It is estimated that the average human brain has about 100 billion neurons or nerve cells. What is a neuron and how does it work? A neuron is a cell that can be electrically stimulated. It is a cell that transmits and processes information by method of electro-chemical signaling. The neurons unlike other cells do no divide. The only time these cells divide is during the fetal development for new cells to be created a process known as neurogenesis. These cells do not die to be replaced by new cells. However, these cells cannot be replaced once they are lost. Till the age of eighteen years these cells grow in size and are designed to last for a lifetime.
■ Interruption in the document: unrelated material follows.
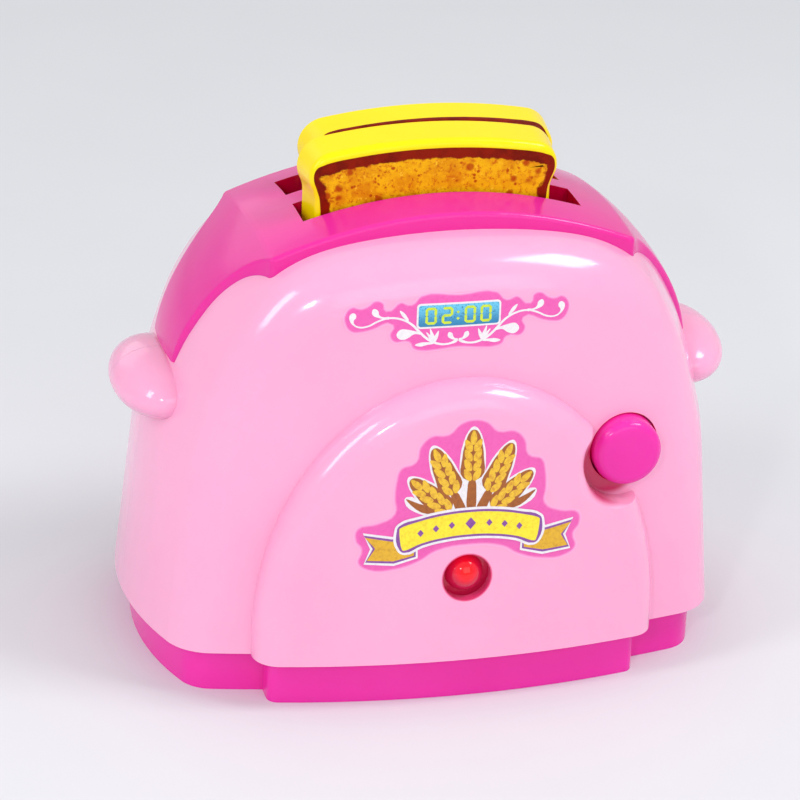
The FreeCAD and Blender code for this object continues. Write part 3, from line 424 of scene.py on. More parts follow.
def paint_slot_shade(material):
    """Painted shade: crimson inside the two bread slots of the cover."""
    tree = material.node_tree
    shader = tree.nodes["Principled BSDF"]
    place = add(tree, "ShaderNodeTexCoord")
    here = add(tree, "ShaderNodeSeparateXYZ")
    join(tree, place.outputs["Object"], here.inputs[0])
    inside = None
    for axis, both_sides, start, full in SLOT_SHADE_LIMITS:
        reach = here.outputs[axis]
        if both_sides:
            fold = add(tree, "ShaderNodeMath", operation="ABSOLUTE")
            join(tree, reach, fold.inputs[0])
            reach = fold.outputs[0]
        within = ramp_mask(tree, reach, start * MM, full * MM)
        if inside:
            shared = add(tree, "ShaderNodeMath", operation="MULTIPLY")
            join(tree, inside, shared.inputs[0])
            join(tree, within, shared.inputs[1])
            within = shared.outputs[0]
        inside = within
    colour = shader.inputs["Base Color"].links[0].from_socket
    # The crimson mixed in here is painted shade
    join(tree, blended(tree, inside, colour, (186, 0, 58)), shader.inputs["Base Color"])
    return material


def lens_finish():
    """Red plastic with a painted glow, brightest in a painted lit spot over the lamp, and painted shade in
    crimson towards its edge.
    """
    material, tree, shader = blank("red_lens")
    dress_skin(tree, shader, (176, 26, 66), (160, 14, 52), dye=0.5, gloss=0.05, rubbing=0.04)
    dress_grain(tree, shader, stipple=0.1, waves=0.2, depth=0.02)
    # Painted light: a lit spot and a glow over the whole lens stand for the lamp shining through; the crimson
    # towards the edge is painted shade
    lens_glow_spot = near_axis(tree, GLOW_AXIS, inside=0.2, outside=3.6)
    edge = shader.inputs["Base Color"].links[0].from_socket
    join(tree, blended(tree, lens_glow_spot, edge, (206, 0, 6)), shader.inputs["Base Color"])
    join(tree, blended(tree, lens_glow_spot, (118, 4, 34), (230, 0, 6)), shader.inputs["Emission Color"])
    shader.inputs["Emission Strength"].default_value = 0.8
    shader.inputs["Transmission Weight"].default_value = 0.05
    shader.inputs["IOR"].default_value = 1.49
    shader.inputs["Specular IOR Level"].default_value = 0.25
    shader.inputs["Coat Weight"].default_value = 0.55
    shader.inputs["Coat Roughness"].default_value = 0.04
    return material


def bulb_finish():
    """The glowing lamp behind the lens."""
    material, tree, shader = blank("red_bulb")
    dress_skin(tree, shader, (255, 40, 40), (240, 24, 30), dye=0.5, gloss=0.2, rubbing=0.05)
    glow = sampled(tree, "ShaderNodeTexNoise", Scale=500.0, Detail=2.0)
    warm = blended(tree, glow.outputs["Fac"], (255, 4, 12), (255, 26, 22))
    join(tree, warm, shader.inputs["Emission Color"])
    shader.inputs["Emission Strength"].default_value = 1.5
    return material


def make_finishes():
    """The finishes of the carried-over nodes and of the coils."""
    rose = plastic("rose_pink_plastic", *ROSE_PINK, gloss=0.15, coat=0.1, shine=0.3, glow=0.2)
    return {
        "shell": plastic("pale_pink_plastic", *PALE_PINK, gloss=0.14, coat=0.3, glow=0.2),
        "front": paint_hollow_shade(plastic("pale_pink_front", *PALE_PINK, gloss=0.14, coat=0.3, glow=0.2)),
        "cover": paint_slot_shade(rose),
        "base": plastic("deep_pink_plastic", *DEEP_PINK, gloss=0.15, coat=0.1, shine=0.3, glow=0.2),
        "lift": plastic("crimson_plastic", (176, 20, 92), (156, 14, 78), gloss=0.4),
        "toast": plastic("yellow_plastic", (253, 228, 0), (250, 214, 0), gloss=0.2, coat=0.05, shine=0.25),
        "latch": plastic("white_acetal", (236, 234, 228), (226, 224, 216), gloss=0.4),
        "board": plastic("green_laminate", (34, 98, 58), (24, 80, 46), gloss=0.45),
        "jacket": plastic("cell_jacket", (38, 42, 54), (26, 30, 40), gloss=0.3),
        "steel": metal("plated_steel", (196, 196, 200), (170, 170, 176)),
        "spring": metal("spring_steel", (180, 180, 186), (150, 150, 158), gloss=0.32),
        "brass": metal("brass_leaf", (214, 176, 96), (190, 150, 72)),
        "lens": lens_finish(),
        "bulb": bulb_finish(),
    }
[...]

A neuron is a bulbous cell body which holds within it a cell nucleus known as the Soma. The Soma has feathery filaments that are a complex branching system attached to the cell body known as the dendrites or the dendritic tree. All neurons maintain a voltage gradient across its membrane. The metabolic differences of the ions of chemicals like sodium, potassium, chloride and calcium present within each cell, each has a different charge. When there is a significant change in the voltage an electrochemical pulse is generated. This pulse moves rapidly along the cell’s axon and is transferred to other neurons through specialized connection known as synapse from one neuron to another.
A recent research says that a more intelligent brain has fewer connections between neurons in the cerebral cortex. In other words an intelligent brain posses lean but very efficient neuronal connections.